## THE PROBLEM
The entries below are to be repeated exactly as they stand.

## LISTING
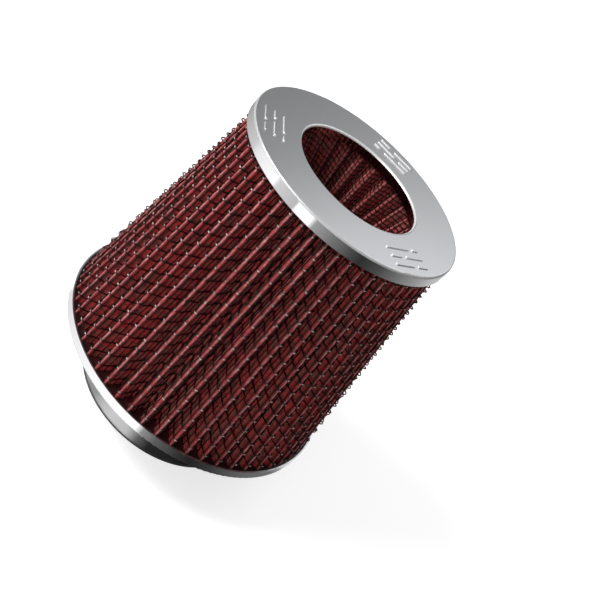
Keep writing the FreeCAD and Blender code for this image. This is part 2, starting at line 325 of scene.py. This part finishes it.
def hoop_rises(pack):
    """Heights of the hoops, as shares of the stack's height."""
    gaps = pack["hoops"] - 1 + 2 * pack["end_gap"]
    return (pack["end_gap"] + np.arange(pack["hoops"])) / gaps


def upright_stations(pack):
    """Places of the uprights along one pleat, none of them on a fold."""
    return (np.arange(pack["uprights"]) + 0.5) / pack["uprights"]


def blur_round(values, times):
    """Running average of values round a closed ring."""
    for _ in range(times):
        values = (np.roll(values, 1) + values + np.roll(values, -1)) / 3
    return values


def hoop_path(pack, rise, flip, rng):
    """Centre line of one hoop, waving in and out between uprights, and its painted highlight."""
    steps = pack["uprights"] * pack["steps"]
    stations = np.arange(steps) / steps
    wave = np.cos(math.pi * (stations * pack["uprights"] + flip))
    fold_at = 0.5 if pack["side"] < 0 else np.round(stations)
    on_crest = np.exp(-((stations - fold_at) * pack["uprights"]) ** 2 * FOLD_GRIP)
    lift = wave * pack["crimp"] + pack["side"] * on_crest * pack["proud"]
    lift = np.tile(lift, (pack["count"], 1))
    lift = lift + rng.normal(0.0, HOOP_TREMOR, lift.shape)
    points, _ = pleat_ring(pack, rise, pack["hoop_depth"], stations, lift)
    path = points.reshape(-1, 2)
    sway = blur_round(rng.normal(0.0, pack["wire"] * HOOP_SWAY, len(path)), SWAY_BLURS)
    # Painted highlight: pale where the hoop crosses the fold that shows, uneven along it.
    painted_glint = np.tile(on_crest ** 2, pack["count"]) * rng.uniform(*GLINT_SHARES, len(path)) * pack["glint"]
    return np.column_stack([path, stack_height(pack, rise) + sway]), painted_glint


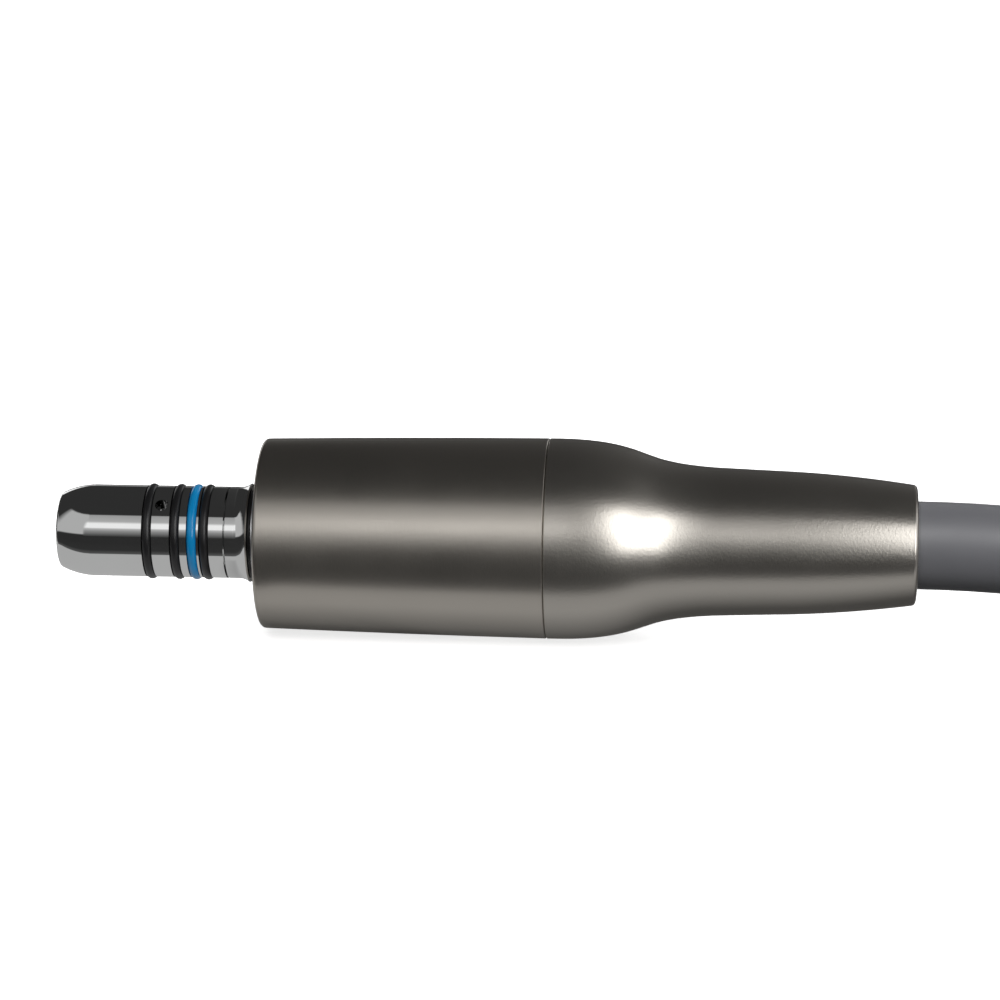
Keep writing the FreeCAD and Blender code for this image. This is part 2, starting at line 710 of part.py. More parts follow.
# ---- connector: what plugs into the dental unit ----
def connector():
    start, end = BOOT
    slots = []
    for i in range(5):
        station = start + 2.4 + 2.6 * i
        radius = 5.7 + 0.075 * (station - start)
        slots += [(station, radius), (station, radius - 0.45)]
        slots += [(station + 1.0, radius - 0.4), (station + 1.0, radius + 0.05)]
    bore = HOSE_R + FIT
    boot = turned((start, bore), (start, 5.5), (start + 0.4, 5.7), *slots, (end, 6.9), (end, bore))
    keep("connector_boot", CONNECTOR, boot)

    tip = 48.0
    body = turned(
        (end + 0.05, 0),
        (end + 0.05, 7.0),
        (26.6, 7.0),
        (27.0, 7.6),
        (29.0, 7.6),
        (29.0, 6.2),
        (34.0, 6.2),
        (34.0, 6.9),
        (36.0, 6.9),
        (36.0, 6.0),
        (tip, 6.0),
        (tip, 0),
    )
    keep("connector_body", CONNECTOR, body)

    shell = turned(
        (29.3, 6.45),
        (29.3, 7.9),
        (29.7, NUT_R),
        (45.6, NUT_R),
        (46.0, 7.9),
        (46.0, 7.2),
        (33.7, 7.2),
        (33.7, 6.45),
    )
    flutes = [side_rod(30.5, 44.8, 0.32, NUT_R + 0.06, 360 * i / NUT_FLUTES) for i in range(NUT_FLUTES)]
    keep("connector_nut", CONNECTOR, shell.cut(flutes))

    tube_angles, pin_angles = (45, 135, 225, 315), (0, 72, 144, 216, 288)
    pierced = [side_rod(tip, 50, 0.9 + FIT, 4.1, a) for a in tube_angles]
    pierced += [side_rod(tip, 50, 0.4 + FIT, 1.7, a) for a in pin_angles]
    keep("connector_gasket", CONNECTOR, rod(tip + FIT, 49.0, 5.9).cut(pierced))
    tubes = [side_tube(tip + FIT, 51.5, 0.9, 0.6, 4.1, a) for a in tube_angles]
    keep("connector_tubes", CONNECTOR, *tubes)
    keep("connector_pins", CONNECTOR, *[side_rod(tip + FIT, 50.8, 0.4, 1.7, a) for a in pin_angles])


def main():
    os.makedirs("parts", exist_ok=True)
    keep("nose_sleeve", MOTOR, nose_sleeve())
    nose_rings()
    keep("coupling_collar", MOTOR, coupling_collar())
    keep("base_seal", MOTOR, base_seal())
    led()
    rotor()
    bearing("front", FRONT_BEARING)
    bearing("rear", REAR_BEARING)
    keep("bearing_shields", MOTOR, *bearing_shields())
    keep("preload_spring", MOTOR, preload_spring())
    keep("shaft_seal", MOTOR, shaft_seal())
    stator()
    keep("motor_can", MOTOR, motor_can())
    keep("front_end_bell", MOTOR, front_end_bell())
    keep("rear_end_bell", MOTOR, rear_end_bell())
    spray_tubes()
    keep("front_casing", MOTOR, front_casing())
    keep("sensor_board", MOTOR, sensor_board())
    keep("contact_block", MOTOR, contact_block())
    contacts_and_nipples()
    keep("coupling_ring", MOTOR, coupling_ring())
    keep("joint_seal", MOTOR, joint_seal())
    keep("hose_sleeve", MOTOR, hose_sleeve())
    keep("slip_ring", MOTOR, slip_ring())
    keep("socket_block", MOTOR, socket_block())
    keep("hose_barb", MOTOR, hose_barb())
    keep("crimp_ferrule", MOTOR, crimp_ferrule())
    hose_lines()
    keep("hose_end", MOTOR, hose_end())
    free_hose()
    connector()


main()
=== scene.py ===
"""Looks for the dental micromotor: camera, hose, ties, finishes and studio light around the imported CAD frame."""

import math

import bpy
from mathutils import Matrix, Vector

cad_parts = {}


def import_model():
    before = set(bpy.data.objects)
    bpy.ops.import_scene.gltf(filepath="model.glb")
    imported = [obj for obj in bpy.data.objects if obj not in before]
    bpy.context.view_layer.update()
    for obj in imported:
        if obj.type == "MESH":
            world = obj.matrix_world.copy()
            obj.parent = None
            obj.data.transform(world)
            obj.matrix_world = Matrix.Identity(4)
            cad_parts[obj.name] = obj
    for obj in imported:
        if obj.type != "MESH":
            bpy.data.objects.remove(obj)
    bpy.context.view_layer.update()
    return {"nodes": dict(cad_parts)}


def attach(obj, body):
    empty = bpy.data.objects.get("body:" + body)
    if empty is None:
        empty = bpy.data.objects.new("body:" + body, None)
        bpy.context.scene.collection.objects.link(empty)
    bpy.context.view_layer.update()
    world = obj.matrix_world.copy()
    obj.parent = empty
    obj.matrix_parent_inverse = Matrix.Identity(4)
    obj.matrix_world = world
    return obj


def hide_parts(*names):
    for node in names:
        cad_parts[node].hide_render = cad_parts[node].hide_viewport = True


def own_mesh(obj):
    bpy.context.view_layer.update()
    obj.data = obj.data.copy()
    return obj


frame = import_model()
nodes = frame["nodes"]

MM = 0.001
AXIS_Z = 0.0109


# ---- camera ----
# Degrees towards the hose from straight in front, degrees above the table, and metres from the target.
VIEW_AZIMUTH, VIEW_ELEVATION, VIEW_AWAY = 4.4, 15.0, 0.38
VIEW_ROLL = -0.1  # degrees
LENS = 125.8  # mm, on a sensor 36 mm wide
MIDDLE_X, MIDDLE_UP = 0.00156, 0.00407  # the picture's middle, along the motor and up the picture from its axis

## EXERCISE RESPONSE
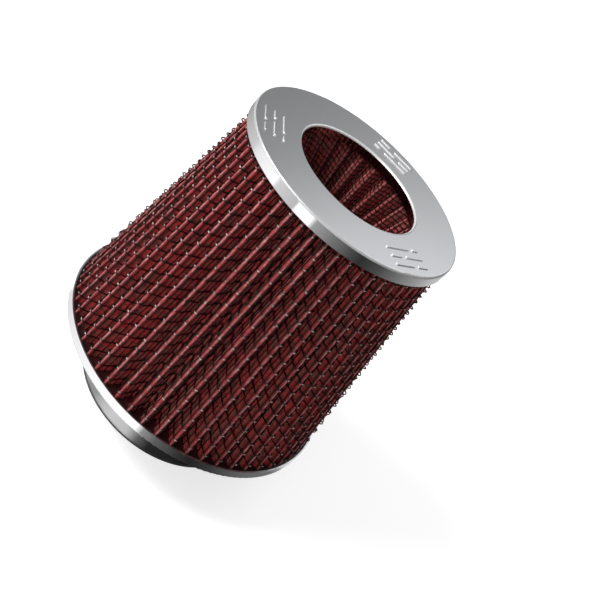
Keep writing the FreeCAD and Blender code for this image. This is part 2, starting at line 325 of scene.py. This part finishes it.
def hoop_rises(pack):
    """Heights of the hoops, as shares of the stack's height."""
    gaps = pack["hoops"] - 1 + 2 * pack["end_gap"]
    return (pack["end_gap"] + np.arange(pack["hoops"])) / gaps


def upright_stations(pack):
    """Places of the uprights along one pleat, none of them on a fold."""
    return (np.arange(pack["uprights"]) + 0.5) / pack["uprights"]


def blur_round(values, times):
    """Running average of values round a closed ring."""
    for _ in range(times):
        values = (np.roll(values, 1) + values + np.roll(values, -1)) / 3
    return values


def hoop_path(pack, rise, flip, rng):
    """Centre line of one hoop, waving in and out between uprights, and its painted highlight."""
    steps = pack["uprights"] * pack["steps"]
    stations = np.arange(steps) / steps
    wave = np.cos(math.pi * (stations * pack["uprights"] + flip))
    fold_at = 0.5 if pack["side"] < 0 else np.round(stations)
    on_crest = np.exp(-((stations - fold_at) * pack["uprights"]) ** 2 * FOLD_GRIP)
    lift = wave * pack["crimp"] + pack["side"] * on_crest * pack["proud"]
    lift = np.tile(lift, (pack["count"], 1))
    lift = lift + rng.normal(0.0, HOOP_TREMOR, lift.shape)
    points, _ = pleat_ring(pack, rise, pack["hoop_depth"], stations, lift)
    path = points.reshape(-1, 2)
    sway = blur_round(rng.normal(0.0, pack["wire"] * HOOP_SWAY, len(path)), SWAY_BLURS)
    # Painted highlight: pale where the hoop crosses the fold that shows, uneven along it.
    painted_glint = np.tile(on_crest ** 2, pack["count"]) * rng.uniform(*GLINT_SHARES, len(path)) * pack["glint"]
    return np.column_stack([path, stack_height(pack, rise) + sway]), painted_glint


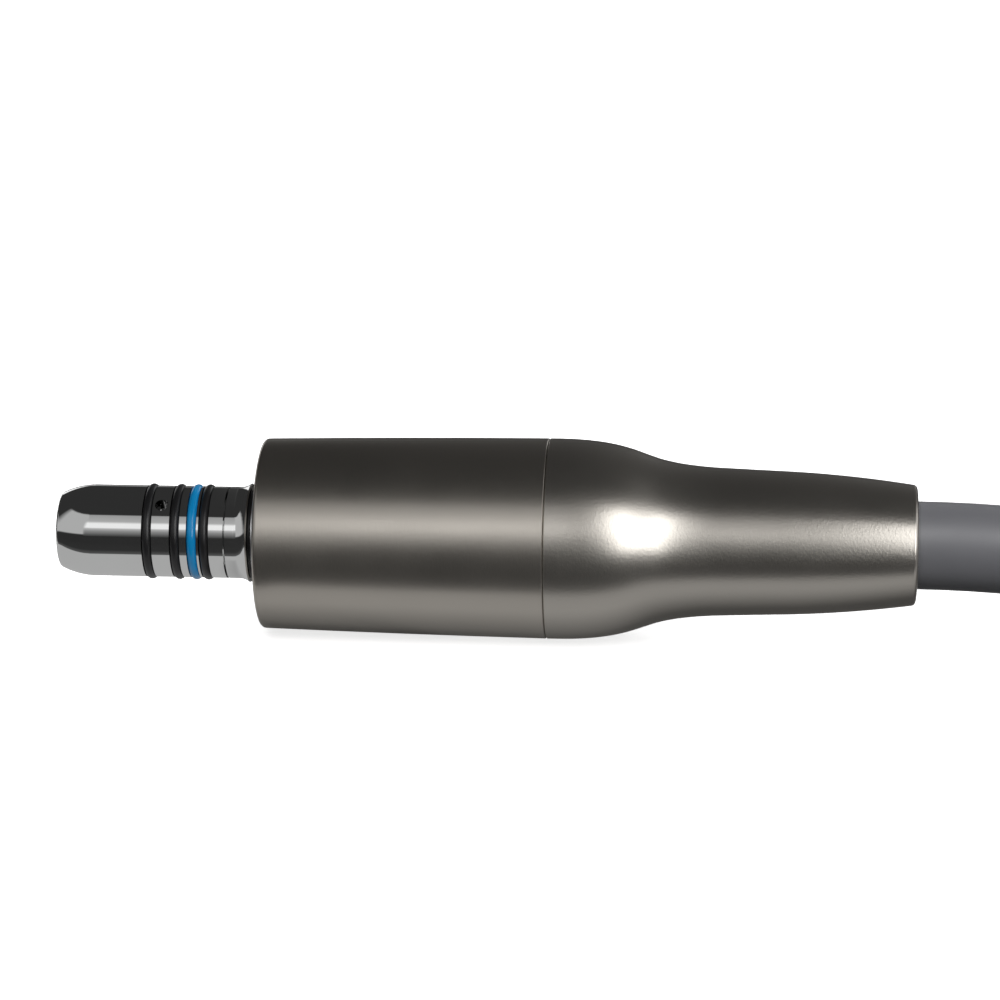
Keep writing the FreeCAD and Blender code for this image. This is part 2, starting at line 710 of part.py. More parts follow.
# ---- connector: what plugs into the dental unit ----
def connector():
    start, end = BOOT
    slots = []
    for i in range(5):
        station = start + 2.4 + 2.6 * i
        radius = 5.7 + 0.075 * (station - start)
        slots += [(station, radius), (station, radius - 0.45)]
        slots += [(station + 1.0, radius - 0.4), (station + 1.0, radius + 0.05)]
    bore = HOSE_R + FIT
    boot = turned((start, bore), (start, 5.5), (start + 0.4, 5.7), *slots, (end, 6.9), (end, bore))
    keep("connector_boot", CONNECTOR, boot)

    tip = 48.0
    body = turned(
        (end + 0.05, 0),
        (end + 0.05, 7.0),
        (26.6, 7.0),
        (27.0, 7.6),
        (29.0, 7.6),
        (29.0, 6.2),
        (34.0, 6.2),
        (34.0, 6.9),
        (36.0, 6.9),
        (36.0, 6.0),
        (tip, 6.0),
        (tip, 0),
    )
    keep("connector_body", CONNECTOR, body)

    shell = turned(
        (29.3, 6.45),
        (29.3, 7.9),
        (29.7, NUT_R),
        (45.6, NUT_R),
        (46.0, 7.9),
        (46.0, 7.2),
        (33.7, 7.2),
        (33.7, 6.45),
    )
    flutes = [side_rod(30.5, 44.8, 0.32, NUT_R + 0.06, 360 * i / NUT_FLUTES) for i in range(NUT_FLUTES)]
    keep("connector_nut", CONNECTOR, shell.cut(flutes))

    tube_angles, pin_angles = (45, 135, 225, 315), (0, 72, 144, 216, 288)
    pierced = [side_rod(tip, 50, 0.9 + FIT, 4.1, a) for a in tube_angles]
    pierced += [side_rod(tip, 50, 0.4 + FIT, 1.7, a) for a in pin_angles]
    keep("connector_gasket", CONNECTOR, rod(tip + FIT, 49.0, 5.9).cut(pierced))
    tubes = [side_tube(tip + FIT, 51.5, 0.9, 0.6, 4.1, a) for a in tube_angles]
    keep("connector_tubes", CONNECTOR, *tubes)
    keep("connector_pins", CONNECTOR, *[side_rod(tip + FIT, 50.8, 0.4, 1.7, a) for a in pin_angles])


def main():
    os.makedirs("parts", exist_ok=True)
    keep("nose_sleeve", MOTOR, nose_sleeve())
    nose_rings()
    keep("coupling_collar", MOTOR, coupling_collar())
    keep("base_seal", MOTOR, base_seal())
    led()
    rotor()
    bearing("front", FRONT_BEARING)
    bearing("rear", REAR_BEARING)
    keep("bearing_shields", MOTOR, *bearing_shields())
    keep("preload_spring", MOTOR, preload_spring())
    keep("shaft_seal", MOTOR, shaft_seal())
    stator()
    keep("motor_can", MOTOR, motor_can())
    keep("front_end_bell", MOTOR, front_end_bell())
    keep("rear_end_bell", MOTOR, rear_end_bell())
    spray_tubes()
    keep("front_casing", MOTOR, front_casing())
    keep("sensor_board", MOTOR, sensor_board())
    keep("contact_block", MOTOR, contact_block())
    contacts_and_nipples()
    keep("coupling_ring", MOTOR, coupling_ring())
    keep("joint_seal", MOTOR, joint_seal())
    keep("hose_sleeve", MOTOR, hose_sleeve())
    keep("slip_ring", MOTOR, slip_ring())
    keep("socket_block", MOTOR, socket_block())
    keep("hose_barb", MOTOR, hose_barb())
    keep("crimp_ferrule", MOTOR, crimp_ferrule())
    hose_lines()
    keep("hose_end", MOTOR, hose_end())
    free_hose()
    connector()


main()
=== scene.py ===
"""Looks for the dental micromotor: camera, hose, ties, finishes and studio light around the imported CAD frame."""

import math

import bpy
from mathutils import Matrix, Vector

cad_parts = {}


def import_model():
    before = set(bpy.data.objects)
    bpy.ops.import_scene.gltf(filepath="model.glb")
    imported = [obj for obj in bpy.data.objects if obj not in before]
    bpy.context.view_layer.update()
    for obj in imported:
        if obj.type == "MESH":
            world = obj.matrix_world.copy()
            obj.parent = None
            obj.data.transform(world)
            obj.matrix_world = Matrix.Identity(4)
            cad_parts[obj.name] = obj
    for obj in imported:
        if obj.type != "MESH":
            bpy.data.objects.remove(obj)
    bpy.context.view_layer.update()
    return {"nodes": dict(cad_parts)}


def attach(obj, body):
    empty = bpy.data.objects.get("body:" + body)
    if empty is None:
        empty = bpy.data.objects.new("body:" + body, None)
        bpy.context.scene.collection.objects.link(empty)
    bpy.context.view_layer.update()
    world = obj.matrix_world.copy()
    obj.parent = empty
    obj.matrix_parent_inverse = Matrix.Identity(4)
    obj.matrix_world = world
    return obj


def hide_parts(*names):
    for node in names:
        cad_parts[node].hide_render = cad_parts[node].hide_viewport = True


def own_mesh(obj):
    bpy.context.view_layer.update()
    obj.data = obj.data.copy()
    return obj


frame = import_model()
nodes = frame["nodes"]

MM = 0.001
AXIS_Z = 0.0109


# ---- camera ----
# Degrees towards the hose from straight in front, degrees above the table, and metres from the target.
VIEW_AZIMUTH, VIEW_ELEVATION, VIEW_AWAY = 4.4, 15.0, 0.38
VIEW_ROLL = -0.1  # degrees
LENS = 125.8  # mm, on a sensor 36 mm wide
MIDDLE_X, MIDDLE_UP = 0.00156, 0.00407  # the picture's middle, along the motor and up the picture from its axis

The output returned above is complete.